### Task details
Each line below should be reproduced without any alteration.

### Collected data

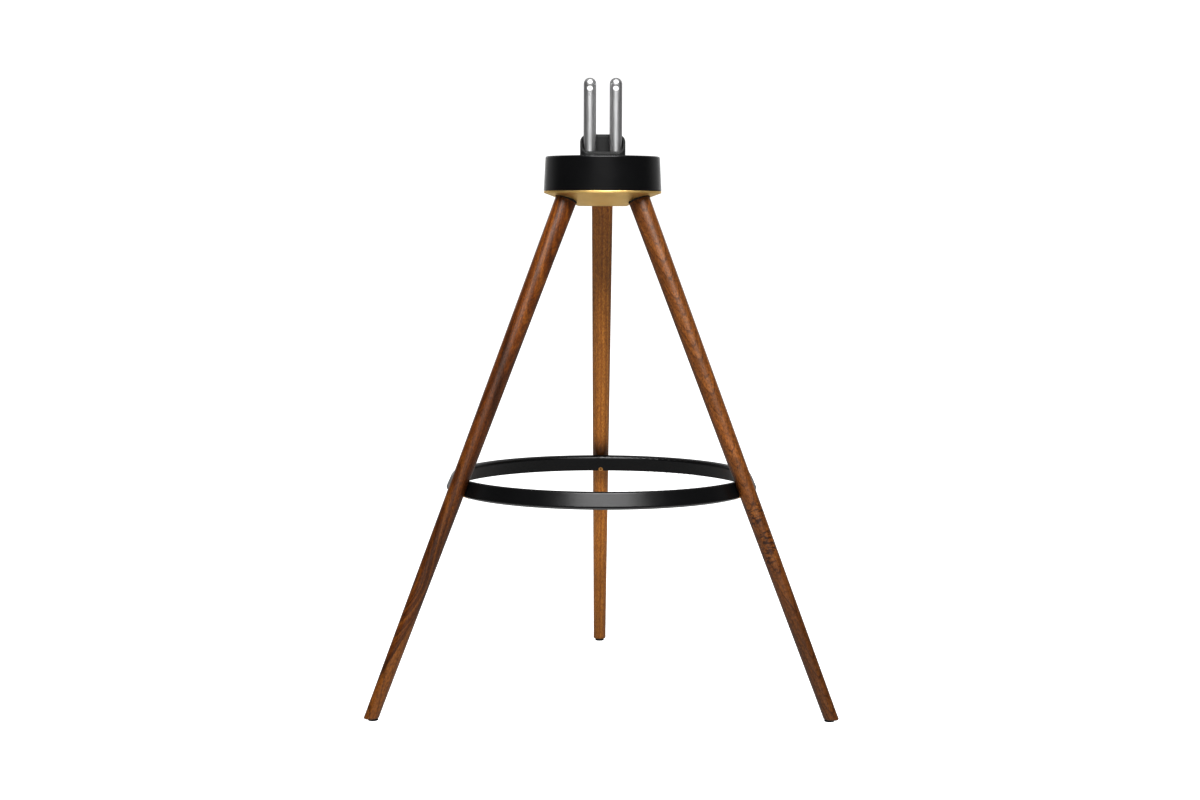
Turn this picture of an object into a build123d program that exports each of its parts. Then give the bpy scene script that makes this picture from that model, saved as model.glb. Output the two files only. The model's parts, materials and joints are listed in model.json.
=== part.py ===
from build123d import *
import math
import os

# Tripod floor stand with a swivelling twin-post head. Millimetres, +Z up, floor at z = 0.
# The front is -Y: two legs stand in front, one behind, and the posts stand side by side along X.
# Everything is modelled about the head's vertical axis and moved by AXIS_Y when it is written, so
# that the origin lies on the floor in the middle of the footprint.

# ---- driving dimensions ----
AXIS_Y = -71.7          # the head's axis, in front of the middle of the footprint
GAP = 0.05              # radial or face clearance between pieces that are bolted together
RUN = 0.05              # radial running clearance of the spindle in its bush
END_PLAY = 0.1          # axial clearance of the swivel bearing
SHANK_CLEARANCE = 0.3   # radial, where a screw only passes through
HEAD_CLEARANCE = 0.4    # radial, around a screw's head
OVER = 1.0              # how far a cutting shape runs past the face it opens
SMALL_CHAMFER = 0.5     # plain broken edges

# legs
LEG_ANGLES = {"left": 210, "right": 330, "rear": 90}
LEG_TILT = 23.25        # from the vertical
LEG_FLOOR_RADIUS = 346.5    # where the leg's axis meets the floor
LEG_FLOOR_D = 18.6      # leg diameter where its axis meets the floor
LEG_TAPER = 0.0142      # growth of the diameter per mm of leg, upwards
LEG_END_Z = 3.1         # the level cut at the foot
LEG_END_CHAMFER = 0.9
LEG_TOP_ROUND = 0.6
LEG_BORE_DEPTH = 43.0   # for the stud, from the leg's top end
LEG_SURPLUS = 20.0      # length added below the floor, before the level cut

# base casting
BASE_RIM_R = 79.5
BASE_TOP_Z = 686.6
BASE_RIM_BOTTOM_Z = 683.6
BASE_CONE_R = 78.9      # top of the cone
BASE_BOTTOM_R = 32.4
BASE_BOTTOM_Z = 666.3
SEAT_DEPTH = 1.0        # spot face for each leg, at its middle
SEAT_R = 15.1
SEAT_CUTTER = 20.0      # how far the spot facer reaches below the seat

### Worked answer
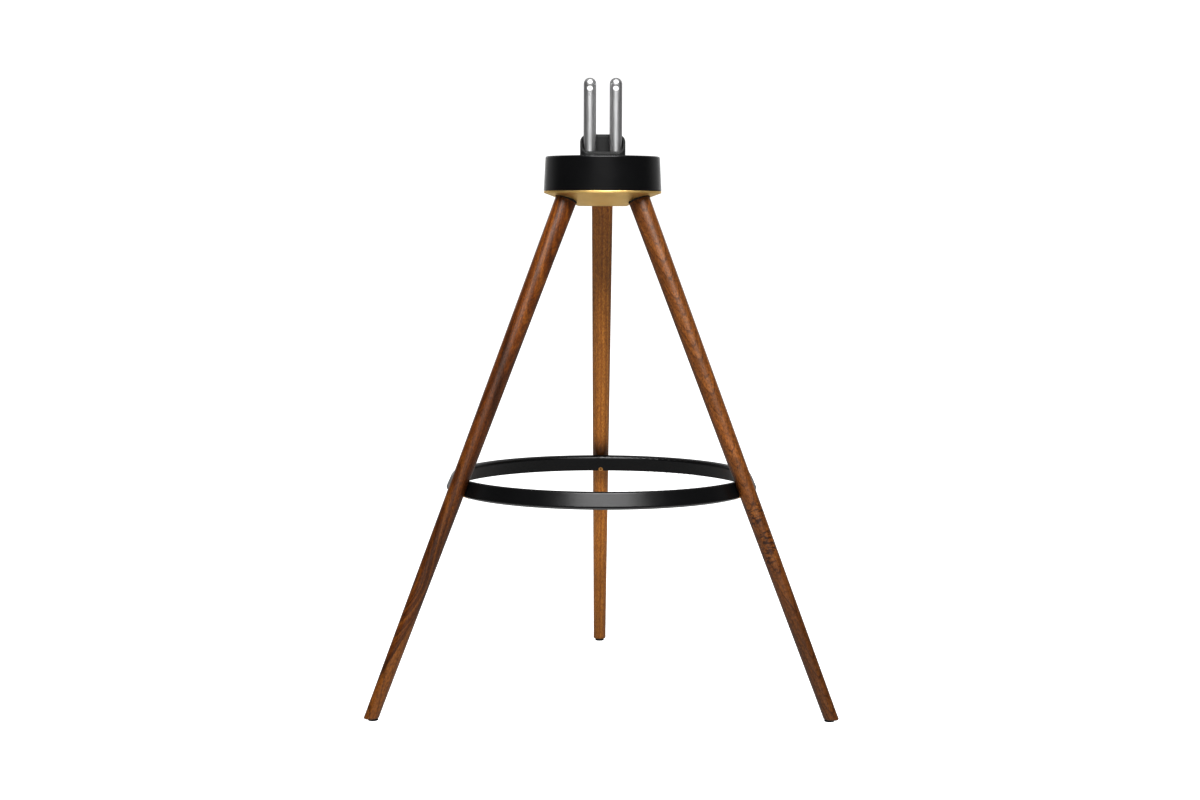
Turn this picture of an object into a build123d program that exports each of its parts. Then give the bpy scene script that makes this picture from that model, saved as model.glb. Output the two files only. The model's parts, materials and joints are listed in model.json.
=== part.py ===
from build123d import *
import math
import os

# Tripod floor stand with a swivelling twin-post head. Millimetres, +Z up, floor at z = 0.
# The front is -Y: two legs stand in front, one behind, and the posts stand side by side along X.
# Everything is modelled about the head's vertical axis and moved by AXIS_Y when it is written, so
# that the origin lies on the floor in the middle of the footprint.

# ---- driving dimensions ----
AXIS_Y = -71.7          # the head's axis, in front of the middle of the footprint
GAP = 0.05              # radial or face clearance between pieces that are bolted together
RUN = 0.05              # radial running clearance of the spindle in its bush
END_PLAY = 0.1          # axial clearance of the swivel bearing
SHANK_CLEARANCE = 0.3   # radial, where a screw only passes through
HEAD_CLEARANCE = 0.4    # radial, around a screw's head
OVER = 1.0              # how far a cutting shape runs past the face it opens
SMALL_CHAMFER = 0.5     # plain broken edges

# legs
LEG_ANGLES = {"left": 210, "right": 330, "rear": 90}
LEG_TILT = 23.25        # from the vertical
LEG_FLOOR_RADIUS = 346.5    # where the leg's axis meets the floor
LEG_FLOOR_D = 18.6      # leg diameter where its axis meets the floor
LEG_TAPER = 0.0142      # growth of the diameter per mm of leg, upwards
LEG_END_Z = 3.1         # the level cut at the foot
LEG_END_CHAMFER = 0.9
LEG_TOP_ROUND = 0.6
LEG_BORE_DEPTH = 43.0   # for the stud, from the leg's top end
LEG_SURPLUS = 20.0      # length added below the floor, before the level cut

# base casting
BASE_RIM_R = 79.5
BASE_TOP_Z = 686.6
BASE_RIM_BOTTOM_Z = 683.6
BASE_CONE_R = 78.9      # top of the cone
BASE_BOTTOM_R = 32.4
BASE_BOTTOM_Z = 666.3
SEAT_DEPTH = 1.0        # spot face for each leg, at its middle
SEAT_R = 15.1
SEAT_CUTTER = 20.0      # how far the spot facer reaches below the seat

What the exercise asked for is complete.